All we would have to do trade out dollars for their treauries. In effect, their savings account would go down, and their checking account would go up by the same amount. China would not have any less money on hand, just that the mix would change. Then we tell them, spend money in our economy like you should have been doing all along. We are in a balance sheet recession and we need that money to circulate. If they couldn't understand that, then they are not a country we would want to trade with long term. It would expose their game and show their true face.
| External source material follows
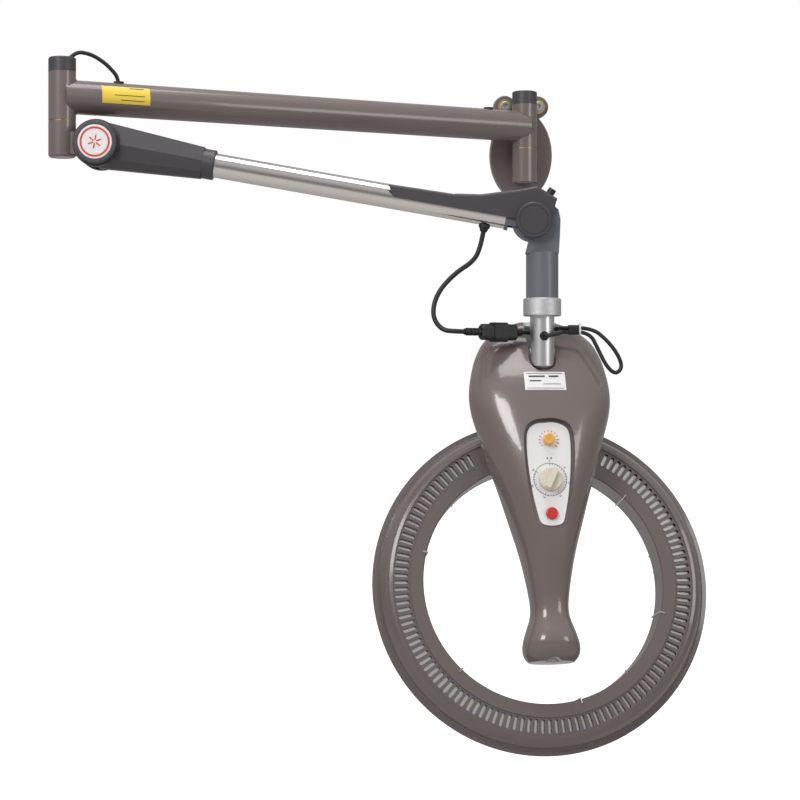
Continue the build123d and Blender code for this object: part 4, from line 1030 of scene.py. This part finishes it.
# ---------------------------------------------------------------- studio
@dataclass
class Studio:
    """Camera, light and floor."""

    camera_place: tuple[float, float, float] = (-0.4576, -2.756, -0.340)
    camera_turn: float = -6.0
    lens: float = 90.0
    floor_height: float = -1.15

    def build(self) -> None:
        """Makes the camera, the lights and the floor."""
        self.camera()
        self.world()
        self.floor()
        self.light("key", (-1.9, -2.4, 1.3), (-0.25, -0.2, -0.35), 1.2, 44)
        self.light("fill", (1.8, -2.2, 0.4), (-0.2, -0.2, -0.4), 1.0, 12)
        self.light("top", (-0.3, -0.6, 1.9), (-0.3, -0.25, -0.2), 1.2, 20)
        bpy.context.scene.view_settings.view_transform = "Standard"
        bpy.context.scene.view_settings.look = "None"

    def camera(self) -> None:
        """Level camera in front of the wall."""
        data = bpy.data.cameras.new("camera")
        data.lens = self.lens
        data.sensor_width = 36.0
        made = bpy.data.objects.new("camera", data)
        made.location = self.camera_place
        made.rotation_euler = (math.radians(90), 0, math.radians(self.camera_turn))
        bpy.context.scene.collection.objects.link(made)
        bpy.context.scene.camera = made

    def light(self, name: str, place: Sequence[float], aim: Sequence[float], size: float, power: float) -> None:
        """A soft square light aimed at a point.

        Args:
            name: The light's name.
            place: Where it stands, in metres.
            aim: The point it is aimed at, in metres.
            size: Its side in metres.
            power: Its power in watts.
        """
        data = bpy.data.lights.new(name, "AREA")
        data.energy = power
        data.size = size
        made = bpy.data.objects.new(name, data)
        made.location = place
        made.rotation_euler = (Vector(aim) - Vector(place)).to_track_quat("-Z", "Y").to_euler()
        bpy.context.scene.collection.objects.link(made)

    def world(self) -> None:
        """White surround that is a little darker below, so that metal has something to mirror."""
        world = bpy.data.worlds.new("studio")
        bpy.context.scene.world = world
        world.use_nodes = True
        nodes, links = world.node_tree.nodes, world.node_tree.links
        back = nodes["Background"]
        place = nodes.new("ShaderNodeTexCoord")
        split = nodes.new("ShaderNodeSeparateXYZ")
        links.new(place.outputs["Generated"], split.inputs[0])
        ramp = nodes.new("ShaderNodeValToRGB")
        ramp.color_ramp.elements[0].position = 0.35
        ramp.color_ramp.elements[0].color = (0.07, 0.06, 0.055, 1)
        ramp.color_ramp.elements[1].position = 0.75
        ramp.color_ramp.elements[1].color = (0.52, 0.52, 0.53, 1)
        half = nodes.new("ShaderNodeMath")
        half.operation = "MULTIPLY_ADD"
        half.inputs[1].default_value = 0.5
        half.inputs[2].default_value = 0.5
        links.new(split.outputs["Z"], half.inputs[0])
        links.new(half.outputs[0], ramp.inputs["Fac"])
        rays = nodes.new("ShaderNodeLightPath")
        mix = nodes.new("ShaderNodeMix")
        mix.data_type = "RGBA"
        mix.inputs["B"].default_value = (1, 1, 1, 1)
        links.new(rays.outputs["Is Camera Ray"], mix.inputs["Factor"])
        links.new(ramp.outputs["Color"], mix.inputs["A"])
        links.new(mix.outputs["Result"], back.inputs["Color"])
        back.inputs["Strength"].default_value = 1.0

    def floor(self) -> None:
        """Large pale floor under the head."""
        form = bmesh.new()
        bmesh.ops.create_grid(form, x_segments=1, y_segments=1, size=30.0)
        mesh = bpy.data.meshes.new("floor")
        bmesh.ops.translate(form, vec=(0, 20, self.floor_height), verts=form.verts)
        form.to_mesh(mesh)
        form.free()
        made = bpy.data.objects.new("floor", mesh)
        bpy.context.scene.collection.objects.link(made)
        material = bpy.data.materials.new("floor")
        material.use_nodes = True
        shader = material.node_tree.nodes["Principled BSDF"]
        shader.inputs["Base Color"].default_value = (0.55, 0.54, 0.53, 1)
        shader.inputs["Roughness"].default_value = 0.8
        shader.inputs["Emission Color"].default_value = (1, 1, 1, 1)
        rays = material.node_tree.nodes.new("ShaderNodeLightPath")
        material.node_tree.links.new(rays.outputs["Is Camera Ray"], shader.inputs["Emission Strength"])
        mesh.materials.append(material)


def main() -> None:
    """Builds the dressed model."""
    logging.basicConfig(level=logging.INFO, format="%(message)s")
    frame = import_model()
    wardrobe = Wardrobe()
    wardrobe.dress_nodes(frame["nodes"])
    shop = Workshop(frame["nodes"], wardrobe)
    for part in (FirstArm(shop), SecondArm(shop), Head(shop), Leads(shop)):
        part.build()
    Studio().build()


if __name__ == "__main__":
    main()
But, instead we have little Timmy Geithner going to China and begging them to borrow money on our bond markets and put us more in debt. A sovereign issuer of currency like the U.S. does not need to be in debt to anybody. Even at the highest levels our economists either are confused or they are playing us.

REN said at May 3, 2011 10:20 AM:

Correction, little Timmy was begging them to buy our TBills, which means taking Chinese dollars our of circulation. In other words, our dollars buy a Chinese good and then a Chinese manufacturer is then holding your dollar. That dollar can return to the U.S. to buy a treasury, essentially driving up the value of the dollar (supply and demand) by reducing the supply.

We never have a bond failure, we don't need the Chinese to buy our bonds. Even Japan, who has much higher debt levels than us, never has a bond failure and never will.

Hope my posts weren't too confusing. Most of what we see as American's is smoke and mirrors. Following the money allows us to see the true picture. The reason we are in decline is because our private money system has captured our government. We actaully produce plenty of wealth, and every American should be fairly well off.